▶ [Problem description]: Return each line of the material verbatim.

▶ [Supplied material]:
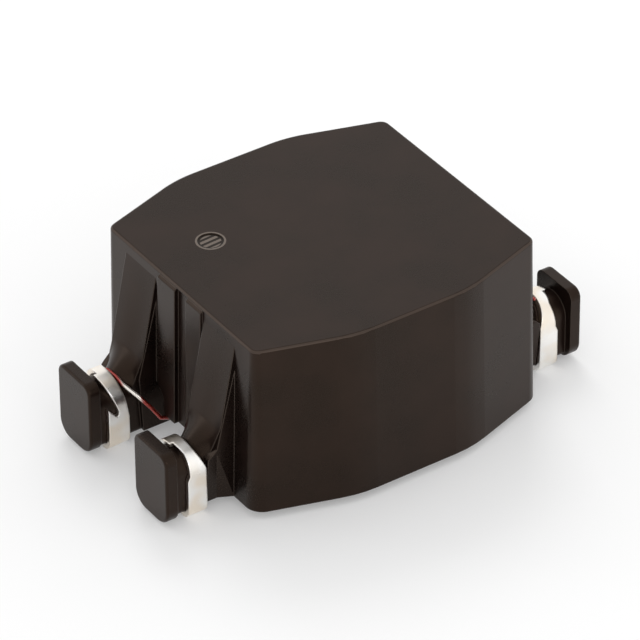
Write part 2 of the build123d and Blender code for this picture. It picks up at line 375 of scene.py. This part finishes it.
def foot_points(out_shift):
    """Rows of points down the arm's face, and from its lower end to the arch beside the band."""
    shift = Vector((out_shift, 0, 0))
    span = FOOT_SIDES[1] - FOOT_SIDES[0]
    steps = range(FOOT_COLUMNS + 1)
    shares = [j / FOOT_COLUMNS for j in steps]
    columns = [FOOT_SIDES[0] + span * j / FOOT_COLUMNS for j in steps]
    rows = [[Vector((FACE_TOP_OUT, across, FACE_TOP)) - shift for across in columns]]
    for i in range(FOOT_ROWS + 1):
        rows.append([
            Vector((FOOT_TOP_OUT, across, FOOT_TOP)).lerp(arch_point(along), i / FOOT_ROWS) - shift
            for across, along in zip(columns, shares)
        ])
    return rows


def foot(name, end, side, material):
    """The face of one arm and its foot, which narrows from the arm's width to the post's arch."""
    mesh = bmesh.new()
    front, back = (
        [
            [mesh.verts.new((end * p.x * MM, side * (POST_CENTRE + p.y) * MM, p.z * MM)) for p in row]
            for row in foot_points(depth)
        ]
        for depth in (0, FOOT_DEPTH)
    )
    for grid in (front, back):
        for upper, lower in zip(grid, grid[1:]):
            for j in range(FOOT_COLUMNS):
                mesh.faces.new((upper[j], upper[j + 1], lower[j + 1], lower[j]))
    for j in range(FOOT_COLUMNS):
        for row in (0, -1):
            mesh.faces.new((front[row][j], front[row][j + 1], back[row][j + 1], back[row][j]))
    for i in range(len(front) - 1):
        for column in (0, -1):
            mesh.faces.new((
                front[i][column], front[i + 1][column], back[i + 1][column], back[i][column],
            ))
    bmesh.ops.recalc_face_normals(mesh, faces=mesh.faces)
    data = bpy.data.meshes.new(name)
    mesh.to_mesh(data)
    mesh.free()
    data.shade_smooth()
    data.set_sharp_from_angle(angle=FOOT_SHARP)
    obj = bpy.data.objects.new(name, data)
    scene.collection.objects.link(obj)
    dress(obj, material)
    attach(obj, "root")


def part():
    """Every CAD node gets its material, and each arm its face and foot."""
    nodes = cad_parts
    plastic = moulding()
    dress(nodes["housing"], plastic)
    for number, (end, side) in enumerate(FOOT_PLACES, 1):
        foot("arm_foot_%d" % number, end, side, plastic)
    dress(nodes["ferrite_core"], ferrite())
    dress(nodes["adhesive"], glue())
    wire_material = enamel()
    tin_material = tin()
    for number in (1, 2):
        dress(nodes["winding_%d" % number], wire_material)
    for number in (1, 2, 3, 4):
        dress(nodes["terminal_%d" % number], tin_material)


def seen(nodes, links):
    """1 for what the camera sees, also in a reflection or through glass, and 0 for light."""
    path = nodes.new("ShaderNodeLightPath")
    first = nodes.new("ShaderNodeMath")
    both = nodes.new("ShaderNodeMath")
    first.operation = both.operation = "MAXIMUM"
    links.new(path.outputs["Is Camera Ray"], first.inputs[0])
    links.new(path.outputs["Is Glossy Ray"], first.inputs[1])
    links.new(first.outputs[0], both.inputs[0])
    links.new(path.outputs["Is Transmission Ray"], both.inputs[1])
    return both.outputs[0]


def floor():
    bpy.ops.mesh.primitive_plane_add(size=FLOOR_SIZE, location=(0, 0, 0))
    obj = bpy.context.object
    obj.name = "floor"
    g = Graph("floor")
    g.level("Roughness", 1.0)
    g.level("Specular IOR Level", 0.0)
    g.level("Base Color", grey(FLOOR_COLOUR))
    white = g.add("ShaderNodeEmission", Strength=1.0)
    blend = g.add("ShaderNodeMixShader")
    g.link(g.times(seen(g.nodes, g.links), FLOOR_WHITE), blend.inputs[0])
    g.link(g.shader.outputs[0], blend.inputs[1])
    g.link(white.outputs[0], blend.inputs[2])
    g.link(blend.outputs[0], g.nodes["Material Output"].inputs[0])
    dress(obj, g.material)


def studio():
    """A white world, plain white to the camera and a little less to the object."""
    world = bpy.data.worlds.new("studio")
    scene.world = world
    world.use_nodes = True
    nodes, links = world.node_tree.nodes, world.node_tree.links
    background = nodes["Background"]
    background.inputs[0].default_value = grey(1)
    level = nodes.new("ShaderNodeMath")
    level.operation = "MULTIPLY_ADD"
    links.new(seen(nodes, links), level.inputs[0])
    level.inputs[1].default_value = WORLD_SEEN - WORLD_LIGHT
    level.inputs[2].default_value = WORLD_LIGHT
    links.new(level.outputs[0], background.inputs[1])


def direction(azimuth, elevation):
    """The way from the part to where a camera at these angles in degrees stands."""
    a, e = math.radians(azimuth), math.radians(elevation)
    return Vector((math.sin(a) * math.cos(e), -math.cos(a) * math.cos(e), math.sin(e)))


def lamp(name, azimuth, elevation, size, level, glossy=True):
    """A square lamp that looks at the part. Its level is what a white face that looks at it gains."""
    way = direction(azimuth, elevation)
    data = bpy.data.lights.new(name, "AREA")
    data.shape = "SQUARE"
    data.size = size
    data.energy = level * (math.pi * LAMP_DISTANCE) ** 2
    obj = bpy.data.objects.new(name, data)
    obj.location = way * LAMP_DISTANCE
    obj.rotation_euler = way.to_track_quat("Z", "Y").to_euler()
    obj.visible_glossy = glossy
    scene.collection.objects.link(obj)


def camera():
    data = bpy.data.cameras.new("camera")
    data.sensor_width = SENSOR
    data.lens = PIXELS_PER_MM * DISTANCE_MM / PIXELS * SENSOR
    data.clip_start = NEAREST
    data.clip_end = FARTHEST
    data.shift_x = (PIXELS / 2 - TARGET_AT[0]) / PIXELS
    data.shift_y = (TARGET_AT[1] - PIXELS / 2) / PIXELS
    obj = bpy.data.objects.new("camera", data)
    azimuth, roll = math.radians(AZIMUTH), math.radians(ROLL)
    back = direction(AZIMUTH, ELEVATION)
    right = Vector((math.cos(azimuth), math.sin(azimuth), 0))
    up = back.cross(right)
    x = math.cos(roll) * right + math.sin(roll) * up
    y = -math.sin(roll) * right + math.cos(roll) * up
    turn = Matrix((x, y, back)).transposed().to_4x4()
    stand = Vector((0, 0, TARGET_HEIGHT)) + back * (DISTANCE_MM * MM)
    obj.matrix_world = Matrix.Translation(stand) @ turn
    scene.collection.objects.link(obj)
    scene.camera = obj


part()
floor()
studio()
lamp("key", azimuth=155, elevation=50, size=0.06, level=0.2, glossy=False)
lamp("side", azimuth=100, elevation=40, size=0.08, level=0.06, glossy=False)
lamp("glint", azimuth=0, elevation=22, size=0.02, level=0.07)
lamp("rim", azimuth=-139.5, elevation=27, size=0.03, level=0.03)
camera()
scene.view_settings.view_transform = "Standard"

▶ [Finished task]:
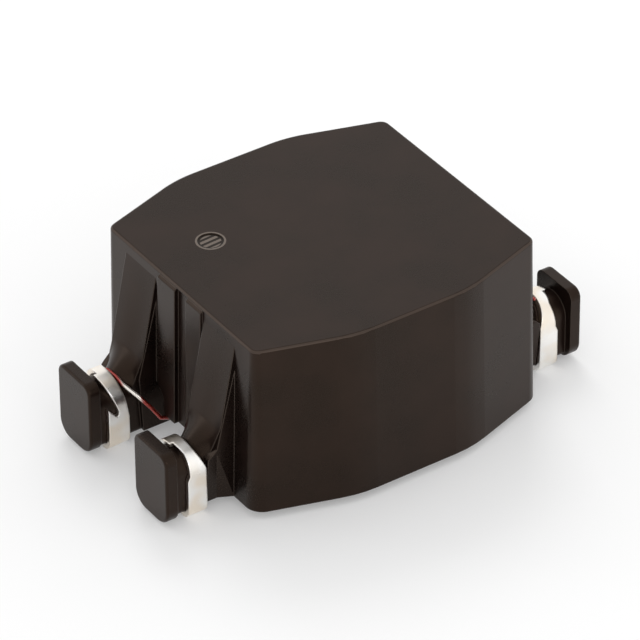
Write part 2 of the build123d and Blender code for this picture. It picks up at line 375 of scene.py. This part finishes it.
def foot_points(out_shift):
    """Rows of points down the arm's face, and from its lower end to the arch beside the band."""
    shift = Vector((out_shift, 0, 0))
    span = FOOT_SIDES[1] - FOOT_SIDES[0]
    steps = range(FOOT_COLUMNS + 1)
    shares = [j / FOOT_COLUMNS for j in steps]
    columns = [FOOT_SIDES[0] + span * j / FOOT_COLUMNS for j in steps]
    rows = [[Vector((FACE_TOP_OUT, across, FACE_TOP)) - shift for across in columns]]
    for i in range(FOOT_ROWS + 1):
        rows.append([
            Vector((FOOT_TOP_OUT, across, FOOT_TOP)).lerp(arch_point(along), i / FOOT_ROWS) - shift
            for across, along in zip(columns, shares)
        ])
    return rows


def foot(name, end, side, material):
    """The face of one arm and its foot, which narrows from the arm's width to the post's arch."""
    mesh = bmesh.new()
    front, back = (
        [
            [mesh.verts.new((end * p.x * MM, side * (POST_CENTRE + p.y) * MM, p.z * MM)) for p in row]
            for row in foot_points(depth)
        ]
        for depth in (0, FOOT_DEPTH)
    )
    for grid in (front, back):
        for upper, lower in zip(grid, grid[1:]):
            for j in range(FOOT_COLUMNS):
                mesh.faces.new((upper[j], upper[j + 1], lower[j + 1], lower[j]))
    for j in range(FOOT_COLUMNS):
        for row in (0, -1):
            mesh.faces.new((front[row][j], front[row][j + 1], back[row][j + 1], back[row][j]))
    for i in range(len(front) - 1):
        for column in (0, -1):
            mesh.faces.new((
                front[i][column], front[i + 1][column], back[i + 1][column], back[i][column],
            ))
    bmesh.ops.recalc_face_normals(mesh, faces=mesh.faces)
    data = bpy.data.meshes.new(name)
    mesh.to_mesh(data)
    mesh.free()
    data.shade_smooth()
    data.set_sharp_from_angle(angle=FOOT_SHARP)
    obj = bpy.data.objects.new(name, data)
    scene.collection.objects.link(obj)
    dress(obj, material)
    attach(obj, "root")


def part():
    """Every CAD node gets its material, and each arm its face and foot."""
    nodes = cad_parts
    plastic = moulding()
    dress(nodes["housing"], plastic)
    for number, (end, side) in enumerate(FOOT_PLACES, 1):
        foot("arm_foot_%d" % number, end, side, plastic)
    dress(nodes["ferrite_core"], ferrite())
    dress(nodes["adhesive"], glue())
    wire_material = enamel()
    tin_material = tin()
    for number in (1, 2):
        dress(nodes["winding_%d" % number], wire_material)
    for number in (1, 2, 3, 4):
        dress(nodes["terminal_%d" % number], tin_material)


def seen(nodes, links):
    """1 for what the camera sees, also in a reflection or through glass, and 0 for light."""
    path = nodes.new("ShaderNodeLightPath")
    first = nodes.new("ShaderNodeMath")
    both = nodes.new("ShaderNodeMath")
    first.operation = both.operation = "MAXIMUM"
    links.new(path.outputs["Is Camera Ray"], first.inputs[0])
    links.new(path.outputs["Is Glossy Ray"], first.inputs[1])
    links.new(first.outputs[0], both.inputs[0])
    links.new(path.outputs["Is Transmission Ray"], both.inputs[1])
    return both.outputs[0]


def floor():
    bpy.ops.mesh.primitive_plane_add(size=FLOOR_SIZE, location=(0, 0, 0))
    obj = bpy.context.object
    obj.name = "floor"
    g = Graph("floor")
    g.level("Roughness", 1.0)
    g.level("Specular IOR Level", 0.0)
    g.level("Base Color", grey(FLOOR_COLOUR))
    white = g.add("ShaderNodeEmission", Strength=1.0)
    blend = g.add("ShaderNodeMixShader")
    g.link(g.times(seen(g.nodes, g.links), FLOOR_WHITE), blend.inputs[0])
    g.link(g.shader.outputs[0], blend.inputs[1])
    g.link(white.outputs[0], blend.inputs[2])
    g.link(blend.outputs[0], g.nodes["Material Output"].inputs[0])
    dress(obj, g.material)


def studio():
    """A white world, plain white to the camera and a little less to the object."""
    world = bpy.data.worlds.new("studio")
    scene.world = world
    world.use_nodes = True
    nodes, links = world.node_tree.nodes, world.node_tree.links
    background = nodes["Background"]
    background.inputs[0].default_value = grey(1)
    level = nodes.new("ShaderNodeMath")
    level.operation = "MULTIPLY_ADD"
    links.new(seen(nodes, links), level.inputs[0])
    level.inputs[1].default_value = WORLD_SEEN - WORLD_LIGHT
    level.inputs[2].default_value = WORLD_LIGHT
    links.new(level.outputs[0], background.inputs[1])


def direction(azimuth, elevation):
    """The way from the part to where a camera at these angles in degrees stands."""
    a, e = math.radians(azimuth), math.radians(elevation)
    return Vector((math.sin(a) * math.cos(e), -math.cos(a) * math.cos(e), math.sin(e)))


def lamp(name, azimuth, elevation, size, level, glossy=True):
    """A square lamp that looks at the part. Its level is what a white face that looks at it gains."""
    way = direction(azimuth, elevation)
    data = bpy.data.lights.new(name, "AREA")
    data.shape = "SQUARE"
    data.size = size
    data.energy = level * (math.pi * LAMP_DISTANCE) ** 2
    obj = bpy.data.objects.new(name, data)
    obj.location = way * LAMP_DISTANCE
    obj.rotation_euler = way.to_track_quat("Z", "Y").to_euler()
    obj.visible_glossy = glossy
    scene.collection.objects.link(obj)


def camera():
    data = bpy.data.cameras.new("camera")
    data.sensor_width = SENSOR
    data.lens = PIXELS_PER_MM * DISTANCE_MM / PIXELS * SENSOR
    data.clip_start = NEAREST
    data.clip_end = FARTHEST
    data.shift_x = (PIXELS / 2 - TARGET_AT[0]) / PIXELS
    data.shift_y = (TARGET_AT[1] - PIXELS / 2) / PIXELS
    obj = bpy.data.objects.new("camera", data)
    azimuth, roll = math.radians(AZIMUTH), math.radians(ROLL)
    back = direction(AZIMUTH, ELEVATION)
    right = Vector((math.cos(azimuth), math.sin(azimuth), 0))
    up = back.cross(right)
    x = math.cos(roll) * right + math.sin(roll) * up
    y = -math.sin(roll) * right + math.cos(roll) * up
    turn = Matrix((x, y, back)).transposed().to_4x4()
    stand = Vector((0, 0, TARGET_HEIGHT)) + back * (DISTANCE_MM * MM)
    obj.matrix_world = Matrix.Translation(stand) @ turn
    scene.collection.objects.link(obj)
    scene.camera = obj


part()
floor()
studio()
lamp("key", azimuth=155, elevation=50, size=0.06, level=0.2, glossy=False)
lamp("side", azimuth=100, elevation=40, size=0.08, level=0.06, glossy=False)
lamp("glint", azimuth=0, elevation=22, size=0.02, level=0.07)
lamp("rim", azimuth=-139.5, elevation=27, size=0.03, level=0.03)
camera()
scene.view_settings.view_transform = "Standard"